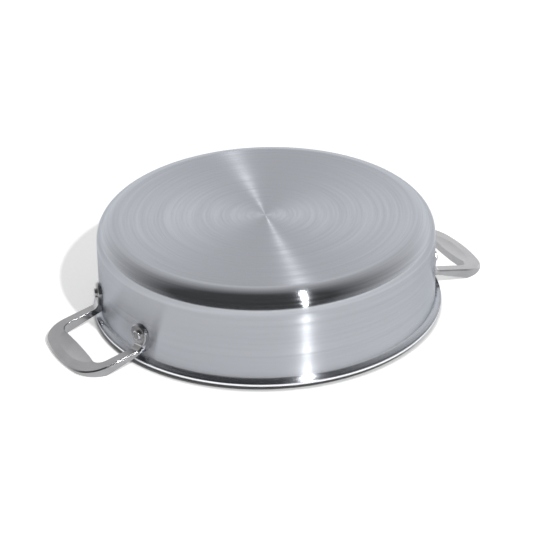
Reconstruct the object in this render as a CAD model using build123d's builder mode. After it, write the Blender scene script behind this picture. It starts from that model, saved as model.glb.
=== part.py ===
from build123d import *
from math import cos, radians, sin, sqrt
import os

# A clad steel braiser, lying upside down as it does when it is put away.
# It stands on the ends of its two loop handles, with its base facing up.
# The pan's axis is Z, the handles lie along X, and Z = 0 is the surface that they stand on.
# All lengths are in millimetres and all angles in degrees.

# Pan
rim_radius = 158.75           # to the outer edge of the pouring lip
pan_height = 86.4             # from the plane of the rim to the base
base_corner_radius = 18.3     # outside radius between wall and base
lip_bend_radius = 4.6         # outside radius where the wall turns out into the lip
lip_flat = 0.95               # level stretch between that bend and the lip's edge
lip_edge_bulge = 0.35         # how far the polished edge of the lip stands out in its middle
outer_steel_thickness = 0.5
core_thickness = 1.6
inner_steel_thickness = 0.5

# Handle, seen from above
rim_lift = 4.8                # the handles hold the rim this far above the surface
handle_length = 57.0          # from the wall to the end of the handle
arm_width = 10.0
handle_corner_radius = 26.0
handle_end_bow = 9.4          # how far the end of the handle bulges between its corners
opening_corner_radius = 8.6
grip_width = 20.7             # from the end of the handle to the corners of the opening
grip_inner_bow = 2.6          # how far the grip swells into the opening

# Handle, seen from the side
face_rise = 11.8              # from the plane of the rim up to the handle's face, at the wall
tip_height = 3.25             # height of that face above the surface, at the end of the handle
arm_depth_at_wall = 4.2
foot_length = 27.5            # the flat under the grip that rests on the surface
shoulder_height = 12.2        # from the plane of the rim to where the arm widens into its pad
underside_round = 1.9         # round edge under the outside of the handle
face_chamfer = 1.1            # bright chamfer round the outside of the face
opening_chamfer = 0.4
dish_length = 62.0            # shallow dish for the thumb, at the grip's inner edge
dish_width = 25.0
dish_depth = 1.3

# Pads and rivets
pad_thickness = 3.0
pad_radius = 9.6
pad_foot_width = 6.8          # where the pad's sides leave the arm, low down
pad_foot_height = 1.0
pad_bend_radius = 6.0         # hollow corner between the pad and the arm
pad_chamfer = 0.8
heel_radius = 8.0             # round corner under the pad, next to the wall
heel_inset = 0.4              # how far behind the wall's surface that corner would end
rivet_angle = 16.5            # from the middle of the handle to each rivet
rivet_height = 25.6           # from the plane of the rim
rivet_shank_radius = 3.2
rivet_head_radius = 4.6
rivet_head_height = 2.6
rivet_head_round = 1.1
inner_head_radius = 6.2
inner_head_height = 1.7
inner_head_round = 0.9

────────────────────

* WORK TO COMPLETE
Print the listing above in its entirety, with every line exact.

* RESULT OF THIS EXERCISE
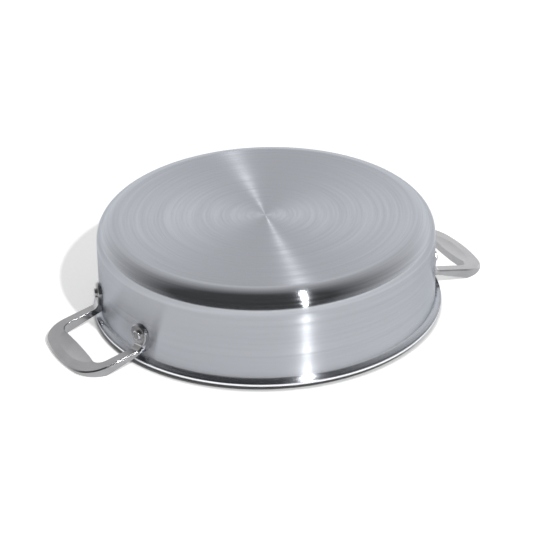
Reconstruct the object in this render as a CAD model using build123d's builder mode. After it, write the Blender scene script behind this picture. It starts from that model, saved as model.glb.
=== part.py ===
from build123d import *
from math import cos, radians, sin, sqrt
import os

# A clad steel braiser, lying upside down as it does when it is put away.
# It stands on the ends of its two loop handles, with its base facing up.
# The pan's axis is Z, the handles lie along X, and Z = 0 is the surface that they stand on.
# All lengths are in millimetres and all angles in degrees.

# Pan
rim_radius = 158.75           # to the outer edge of the pouring lip
pan_height = 86.4             # from the plane of the rim to the base
base_corner_radius = 18.3     # outside radius between wall and base
lip_bend_radius = 4.6         # outside radius where the wall turns out into the lip
lip_flat = 0.95               # level stretch between that bend and the lip's edge
lip_edge_bulge = 0.35         # how far the polished edge of the lip stands out in its middle
outer_steel_thickness = 0.5
core_thickness = 1.6
inner_steel_thickness = 0.5

# Handle, seen from above
rim_lift = 4.8                # the handles hold the rim this far above the surface
handle_length = 57.0          # from the wall to the end of the handle
arm_width = 10.0
handle_corner_radius = 26.0
handle_end_bow = 9.4          # how far the end of the handle bulges between its corners
opening_corner_radius = 8.6
grip_width = 20.7             # from the end of the handle to the corners of the opening
grip_inner_bow = 2.6          # how far the grip swells into the opening

# Handle, seen from the side
face_rise = 11.8              # from the plane of the rim up to the handle's face, at the wall
tip_height = 3.25             # height of that face above the surface, at the end of the handle
arm_depth_at_wall = 4.2
foot_length = 27.5            # the flat under the grip that rests on the surface
shoulder_height = 12.2        # from the plane of the rim to where the arm widens into its pad
underside_round = 1.9         # round edge under the outside of the handle
face_chamfer = 1.1            # bright chamfer round the outside of the face
opening_chamfer = 0.4
dish_length = 62.0            # shallow dish for the thumb, at the grip's inner edge
dish_width = 25.0
dish_depth = 1.3

# Pads and rivets
pad_thickness = 3.0
pad_radius = 9.6
pad_foot_width = 6.8          # where the pad's sides leave the arm, low down
pad_foot_height = 1.0
pad_bend_radius = 6.0         # hollow corner between the pad and the arm
pad_chamfer = 0.8
heel_radius = 8.0             # round corner under the pad, next to the wall
heel_inset = 0.4              # how far behind the wall's surface that corner would end
rivet_angle = 16.5            # from the middle of the handle to each rivet
rivet_height = 25.6           # from the plane of the rim
rivet_shank_radius = 3.2
rivet_head_radius = 4.6
rivet_head_height = 2.6
rivet_head_round = 1.1
inner_head_radius = 6.2
inner_head_height = 1.7
inner_head_round = 0.9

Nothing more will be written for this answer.